CEBU City Councilor Joy Pesquera’s threat to sue the Department of Public Works and Highways (DPWH) if the underpass project along N. Bacalso Ave. won’t ease traffic congestion in the area is interesting not because it can be legally won—she will surely find difficulty if that is the goal. What makes it interesting is that it will put the focus on the project’s viability once it is completed.
The area where the underpass is being constructed is an intersection near two malls and a branch of a fastfood chain. While traffic there builds up during peak hours, the area is not known to have caused lengthy traffic jams when south district Rep. Rodrigo Abellanosa pushed for its construction. One wonders why this has to be pinpointed as the project site.

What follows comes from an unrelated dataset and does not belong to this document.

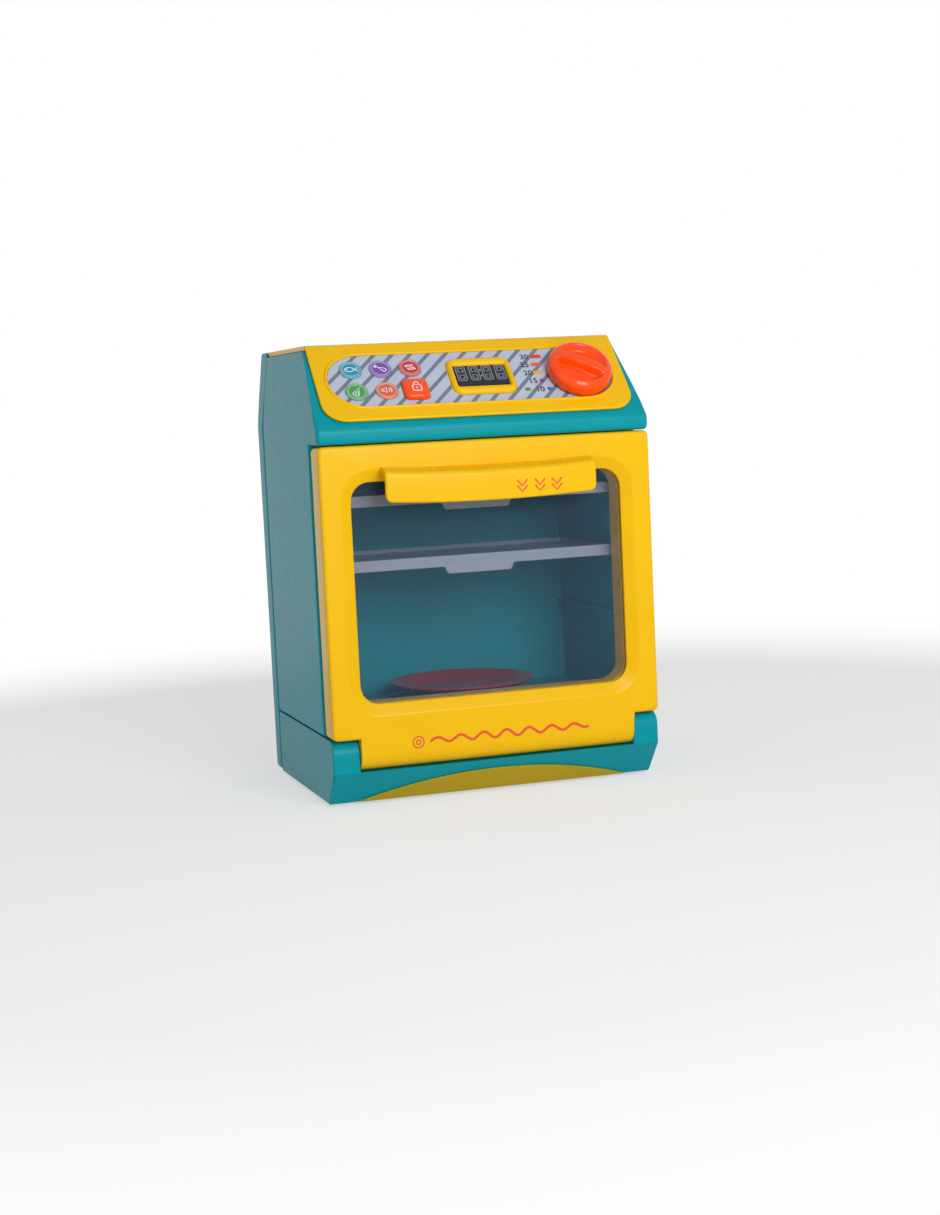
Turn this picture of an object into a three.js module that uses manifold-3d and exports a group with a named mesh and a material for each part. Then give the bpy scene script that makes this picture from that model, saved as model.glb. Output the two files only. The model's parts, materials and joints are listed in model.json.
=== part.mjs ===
// Pretend-play oven with a drop-down door, two pull-out trays, a driven turntable and a sloping
// control panel. Millimetres, +Z up, front towards -Y, origin at the middle of the footprint.
import * as THREE from 'three';
import { mergeVertices } from 'three/addons/utils/BufferGeometryUtils.js';
import Module from 'manifold-3d';

const wasm = await Module();
wasm.setup();

// Driving sizes of the whole oven
const oven = { width: 190, height: 252, depth: 150, wall: 2.4, fitGap: 0.3, overrun: 5 };
const edgeRound = 2;
const cornerRound = 3;
const shutGap = 0.5;
const runGap = 0.2;
const halfWidth = oven.width / 2;

// Handle lip across the top of the door: drop and rise are measured from the top of the window
const handle = {
  reach: 12,
  bow: 1,
  sag: 2,
  centreX: -1.5,
  endInset: 17.5,
  drop: 11,
  rise: 8,
  plate: 3,
  root: 2,
  nose: 4,
  edge: 0.7,
};

const frontY = -(oven.depth - handle.reach) / 2;
const backY = frontY + oven.depth;
const coverDepth = 15;
const coverFrontY = backY - coverDepth;

// Feet, and the base with its hinge ears and sloping kick
const foot = { radius: 6.5, height: 1.2, inset: 16 };
const base = { earRadius: 7.4, earWidth: 15.2, kickSetback: 18, kickDrop: 0.4 };
const baseLowZ = foot.height + oven.fitGap;
const baseFloorZ = baseLowZ + oven.wall + oven.fitGap;

// Door, hung on two pins low in the ears of the base
const door = { thickness: 20, bottomZ: 20.6, skin: 4.6, back: 2.4, sideFrame: 17.5 };
const hingeY = frontY + door.thickness / 2;
const hingeZ = door.bottomZ + door.thickness / 2;
const doorStepZ = hingeZ + base.earRadius + shutGap;
const shankHalf = halfWidth - base.earWidth - oven.fitGap;
const pin = { radius: 2, length: 14, clearance: 0.2, seat: 8, endWall: 1.3 };
const pane = { overlap: 2.5, thickness: 1.6 };
const nub = { halfWidth: 3.5, height: 3, reach: 1.8, belowTop: 4 };
const bodyFrontY = frontY + door.thickness + shutGap;

const kickTopZ = door.bottomZ - base.kickDrop;
const kickFrontY = hingeY - base.earRadius;
const kickFootY = frontY + base.kickSetback;
const trim = { endGap: 1.5, rise: 11.5, thickness: 1 };
const trimHalf = shankHalf - trim.endGap;

// Head with chin, slope and roof; heights run down from the top of the oven
const head = {
  slopeRise: 43,
  slopeRun: 41,
  chinHeight: 11.5,
  taper: 5,
  ridgeRound: 4,
  chinRound: 5,
  roofSink: 3,
};
const chinTopZ = oven.height - head.slopeRise;
const chinLowZ = chinTopZ - head.chinHeight;
const doorTopZ = chinLowZ - shutGap;
const slopeAngle = Math.atan2(head.slopeRise, head.slopeRun);
const slopeLength = Math.hypot(head.slopeRise, head.slopeRun);
const slopeY = frontY + head.slopeRun / 2;
const slopeZ = chinTopZ + head.slopeRise / 2;

// Gear motor, spindle and gears, stacked up from the base floor to the plate
const gear = { module: 1, face: 5, hubRadius: 7, holeGap: 3, headroom: 5.5 };
const toothCount = 40;
const pinionToothCount = 10;
const toothShares = { rootWidth: 0.31, tipWidth: 0.15, tipRise: 0.8, rootDrop: 1.1 };
const post = { radius: 5.5, flangeRadius: 10, flangeHeight: 3, pinRadius: 3, pinRise: 8 };
const gearMotor = {
  width: 26,
  length: 30,
  height: 22,
  bossRise: 6.8,
  shaftRadius: 2,
  shaftSeat: 5,
  canRadius: 10,
  canLength: 26,
};
const canFlatShare = 0.78;
const motorTopZ = baseFloorZ + gearMotor.height;
const gearLowZ = motorTopZ + gearMotor.bossRise;
const gearTopZ = gearLowZ + gear.face;

// Cavity liner, its rails and the round well in its floor; rail drops are measured from the ceiling
const well = { margin: 1.5, depth: 1.5 };
const cavity = { sideRoom: 14, backRoom: 20.8, belowDoorTop: 10, wall: 2, flangeGap: 2.6 };
const cavityHalf = halfWidth - cavity.sideRoom;
const cavityFloorZ = gearTopZ + gear.headroom + cavity.wall + well.depth;
const cavityCeilingZ = doorTopZ - cavity.belowDoorTop;
const cavityFrontY = bodyFrontY + oven.wall + oven.fitGap;
const cavityBackY = coverFrontY - cavity.backRoom - cavity.wall;
const rail = { reach: 3, thickness: 2, startBack: 5 };
const railDrops = [92, 58.2, 22.5];

// Window in the door, set in from the cavity's edges
const windowOpening = { margin: 10, corner: 10.5, bevelWidth: 6.5, bevelDepth: 3 };
const windowHalf = halfWidth - door.sideFrame;
const windowLowZ = cavityFloorZ + windowOpening.margin;
const windowHighZ = cavityCeilingZ - windowOpening.margin;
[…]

If traffic in the intersection was not that bad before, there is no reason it would turn bad with the use of the underpass once it is built. Also, with the underpass, vehicles going south would no longer have to stop at that intersection to allow vehicles turning left or right to pass. That would mean a freer flow of traffic there.
The better question is not whether the underpass would ease the traffic congestion in the area but whether the cost of its construction is equivalent to the magnitude of the problem it is supposed to solve. How big was the traffic “problem” in the area to merit the construction of a multi-million-peso structure?
The problem with projects pushed by the DPWH and lawmakers or done by local government units is that these are not often in keeping with a traffic master plan. Worse, if there is even no traffic master plan to begin with. We have seen that in the “golden era” of skywalks when these structures sprouted even in places where these are not needed, thus their disuse.
There should be a way to penalize officials who come up with projects on a whim or, worse, just to get commissions without considering the overall need of their constituents or their feasibility. Worse is when something like the underpass project happens: implemented without a clear traffic diversion plan, causing enormous inconvenience to people daily.